____ SUPPLIED DATA

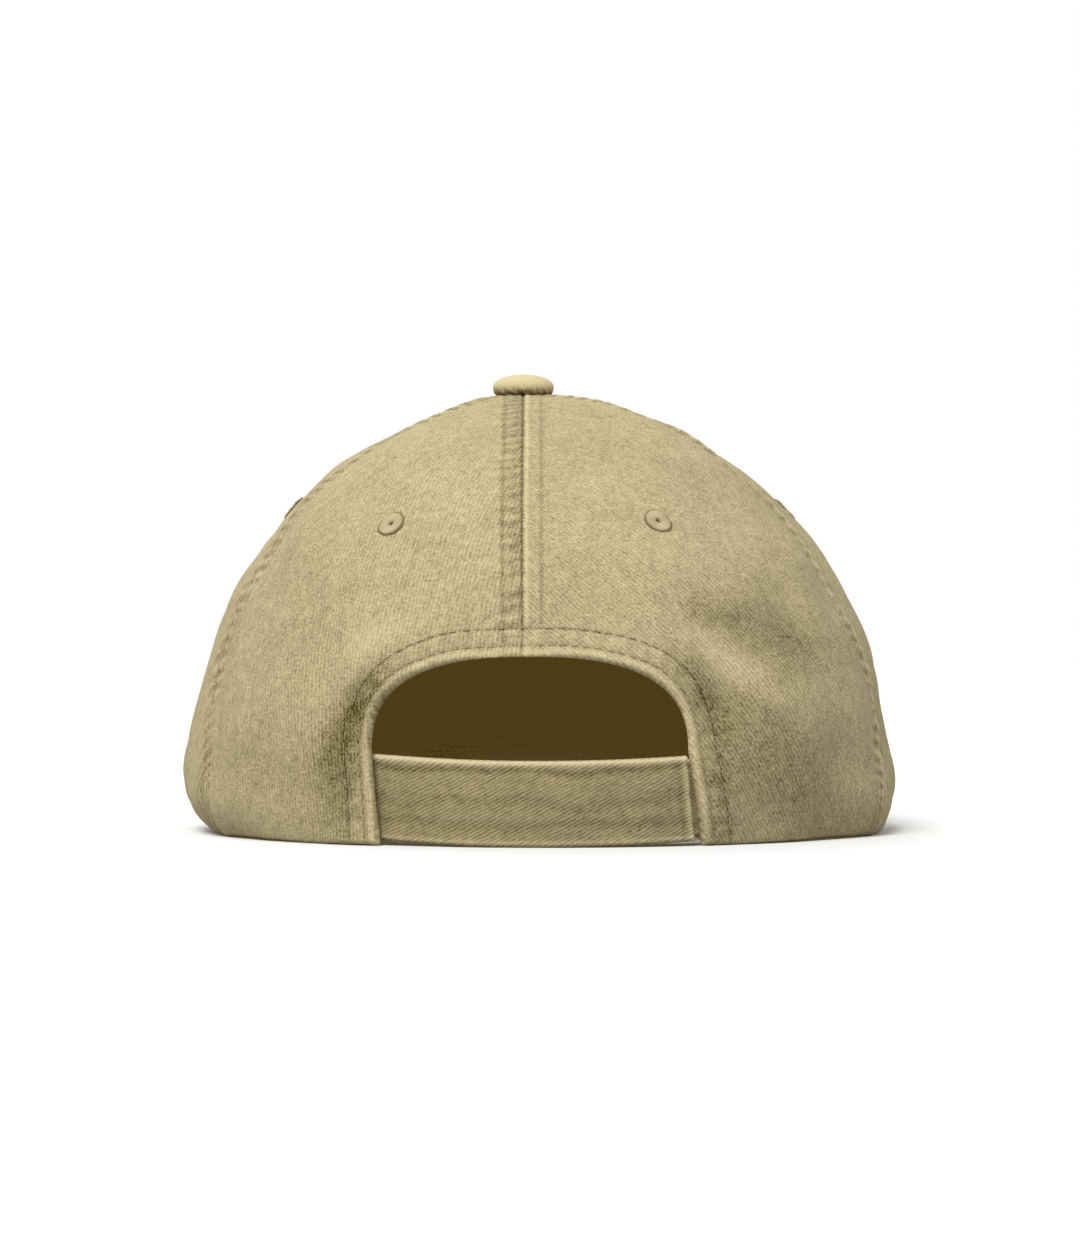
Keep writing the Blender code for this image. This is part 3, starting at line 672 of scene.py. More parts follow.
def disc_behind(x, z):
    """The point of the disc under the place on the back of the crown that is x across and z high."""
    share = np.clip(z / CROWN_HEIGHT, 0.0, 1.0)
    reach = np.sqrt(1.0 - share**SIDE_FULLNESS)
    plan_x = x.copy()
    for _ in range(6):
        azimuth = np.arcsin(plan_x / (HALF_WIDTH * reach))
        plan_y = HALF_LENGTH * reach * np.cos(azimuth)
        out = band_offset(azimuth, z) + sway_offset(azimuth, share) + crease_offset(plan_x, plan_y, z)
        plan_x = x - out * np.sin(azimuth)
    radius = np.arccos(share ** (SIDE_FULLNESS / 2)) / (math.pi / 2)
    azimuth = np.arcsin(plan_x / (HALF_WIDTH * reach))
    unbowed = azimuth.copy()
    for _ in range(12):
        unbowed = unbowed + azimuth - bowed(unbowed, radius)
    return radius * np.sin(unbowed), radius * np.cos(unbowed)


def arch_edge(side):
    """The arch's edge on one panel, from the back seam down to the rim, as points of the disc."""
    turn = np.linspace(math.pi / 2, 0.0, 300)
    x = ARCH_CENTRE + side * ARCH_HALF_WIDTH * np.cos(turn) ** (2 / ARCH_FULLNESS)
    z = ARCH_SPRING + (ARCH_TOP - ARCH_SPRING) * np.sin(turn) ** (2 / ARCH_FULLNESS)
    down = np.linspace(ARCH_SPRING, 0.0, 80)[1:]
    x = np.append(x, arch_sides(down)[0 if side > 0 else 1])
    z = np.append(z, down)
    if side > 0:
        start = np.interp(CROWN_LEAN, x, z)
        keep = x > CROWN_LEAN + 1e-4
        x, z = np.append(CROWN_LEAN, x[keep]), np.append(start, z[keep])
    else:
        beside = 1.0 - ((CROWN_LEAN - ARCH_CENTRE) / ARCH_HALF_WIDTH) ** ARCH_FULLNESS
        seam_z = ARCH_SPRING + (ARCH_TOP - ARCH_SPRING) * beside ** (1 / ARCH_FULLNESS)
        between = np.linspace(CROWN_LEAN, ARCH_CENTRE, 12)[:-1]
        x, z = np.append(between, x), np.append(np.linspace(seam_z, ARCH_TOP, 11), z)
    return disc_behind(x, z)


def resample(across, ahead, shares):
    """Points of the disc at shares of the cloth's run along a line."""
    run = run_along(crown_at(across, ahead))
    run /= run[-1]
    return np.stack((np.interp(shares, run, across), np.interp(shares, run, ahead)), axis=-1)


def nearest(points, line):
    """Distance from each point to a line of points, and the number of the nearest one."""
    flat = points.reshape(-1, 3)
    best, where = np.empty(len(flat)), np.empty(len(flat), int)
    for start in range(0, len(flat), 4000):
        gap = np.linalg.norm(flat[start : start + 4000, None] - line[None], axis=-1)
        where[start : start + 4000] = gap.argmin(axis=1)
        best[start : start + 4000] = gap.min(axis=1)
    return best.reshape(points.shape[:-1]), where.reshape(points.shape[:-1])


def cloth_place(across, ahead, bearing):
    """Where points lie on the cloth: sideways from a panel's middle line, and down it, in metres."""
    x, y = from_disc(across, ahead)
    right = x - CROWN_LEAN
    swing = (np.arctan2(right, y) - bearing + math.pi) % (2 * math.pi) - math.pi
    far, run = seam_run(bearing)
    middle_line = np.hypot(*to_disc(*seam_plan(bearing, far)))
    down = np.interp(np.hypot(across, ahead), middle_line, run)
    return np.stack((np.hypot(right, y) * swing, -down), axis=-1)


ARCH_LINES = {side: crown_at(*arch_edge(side)) for side in (1, -1)}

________

- _WRITTEN PROBLEM_: Quote each line of the data above exactly as written.

- _FINAL ANSWER_:
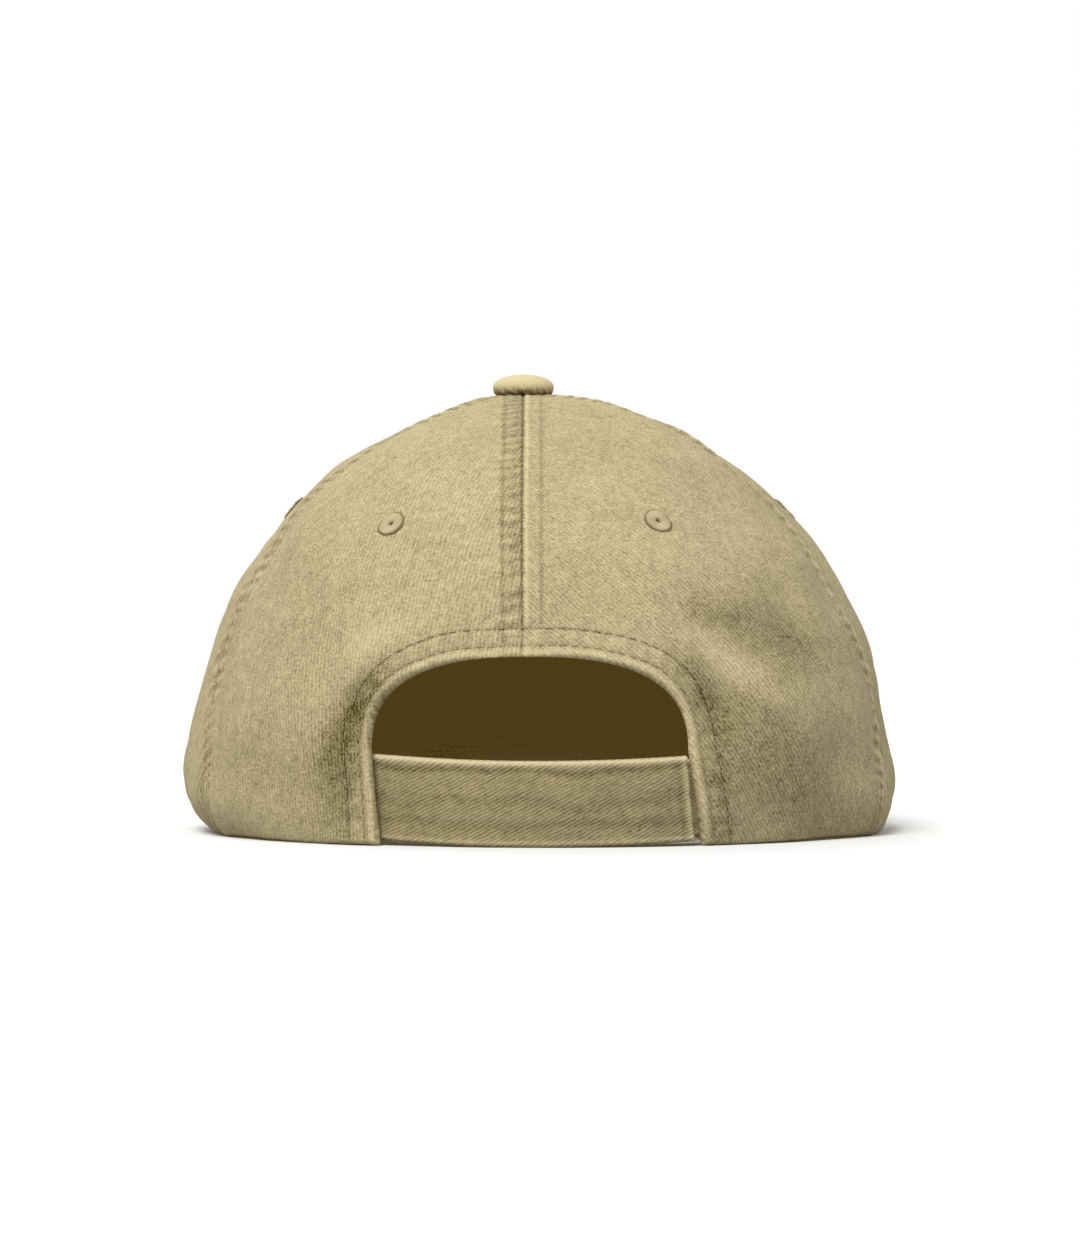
Keep writing the Blender code for this image. This is part 3, starting at line 672 of scene.py. More parts follow.
def disc_behind(x, z):
    """The point of the disc under the place on the back of the crown that is x across and z high."""
    share = np.clip(z / CROWN_HEIGHT, 0.0, 1.0)
    reach = np.sqrt(1.0 - share**SIDE_FULLNESS)
    plan_x = x.copy()
    for _ in range(6):
        azimuth = np.arcsin(plan_x / (HALF_WIDTH * reach))
        plan_y = HALF_LENGTH * reach * np.cos(azimuth)
        out = band_offset(azimuth, z) + sway_offset(azimuth, share) + crease_offset(plan_x, plan_y, z)
        plan_x = x - out * np.sin(azimuth)
    radius = np.arccos(share ** (SIDE_FULLNESS / 2)) / (math.pi / 2)
    azimuth = np.arcsin(plan_x / (HALF_WIDTH * reach))
    unbowed = azimuth.copy()
    for _ in range(12):
        unbowed = unbowed + azimuth - bowed(unbowed, radius)
    return radius * np.sin(unbowed), radius * np.cos(unbowed)


def arch_edge(side):
    """The arch's edge on one panel, from the back seam down to the rim, as points of the disc."""
    turn = np.linspace(math.pi / 2, 0.0, 300)
    x = ARCH_CENTRE + side * ARCH_HALF_WIDTH * np.cos(turn) ** (2 / ARCH_FULLNESS)
    z = ARCH_SPRING + (ARCH_TOP - ARCH_SPRING) * np.sin(turn) ** (2 / ARCH_FULLNESS)
    down = np.linspace(ARCH_SPRING, 0.0, 80)[1:]
    x = np.append(x, arch_sides(down)[0 if side > 0 else 1])
    z = np.append(z, down)
    if side > 0:
        start = np.interp(CROWN_LEAN, x, z)
        keep = x > CROWN_LEAN + 1e-4
        x, z = np.append(CROWN_LEAN, x[keep]), np.append(start, z[keep])
    else:
        beside = 1.0 - ((CROWN_LEAN - ARCH_CENTRE) / ARCH_HALF_WIDTH) ** ARCH_FULLNESS
        seam_z = ARCH_SPRING + (ARCH_TOP - ARCH_SPRING) * beside ** (1 / ARCH_FULLNESS)
        between = np.linspace(CROWN_LEAN, ARCH_CENTRE, 12)[:-1]
        x, z = np.append(between, x), np.append(np.linspace(seam_z, ARCH_TOP, 11), z)
    return disc_behind(x, z)


def resample(across, ahead, shares):
    """Points of the disc at shares of the cloth's run along a line."""
    run = run_along(crown_at(across, ahead))
    run /= run[-1]
    return np.stack((np.interp(shares, run, across), np.interp(shares, run, ahead)), axis=-1)


def nearest(points, line):
    """Distance from each point to a line of points, and the number of the nearest one."""
    flat = points.reshape(-1, 3)
    best, where = np.empty(len(flat)), np.empty(len(flat), int)
    for start in range(0, len(flat), 4000):
        gap = np.linalg.norm(flat[start : start + 4000, None] - line[None], axis=-1)
        where[start : start + 4000] = gap.argmin(axis=1)
        best[start : start + 4000] = gap.min(axis=1)
    return best.reshape(points.shape[:-1]), where.reshape(points.shape[:-1])


def cloth_place(across, ahead, bearing):
    """Where points lie on the cloth: sideways from a panel's middle line, and down it, in metres."""
    x, y = from_disc(across, ahead)
    right = x - CROWN_LEAN
    swing = (np.arctan2(right, y) - bearing + math.pi) % (2 * math.pi) - math.pi
    far, run = seam_run(bearing)
    middle_line = np.hypot(*to_disc(*seam_plan(bearing, far)))
    down = np.interp(np.hypot(across, ahead), middle_line, run)
    return np.stack((np.hypot(right, y) * swing, -down), axis=-1)


ARCH_LINES = {side: crown_at(*arch_edge(side)) for side in (1, -1)}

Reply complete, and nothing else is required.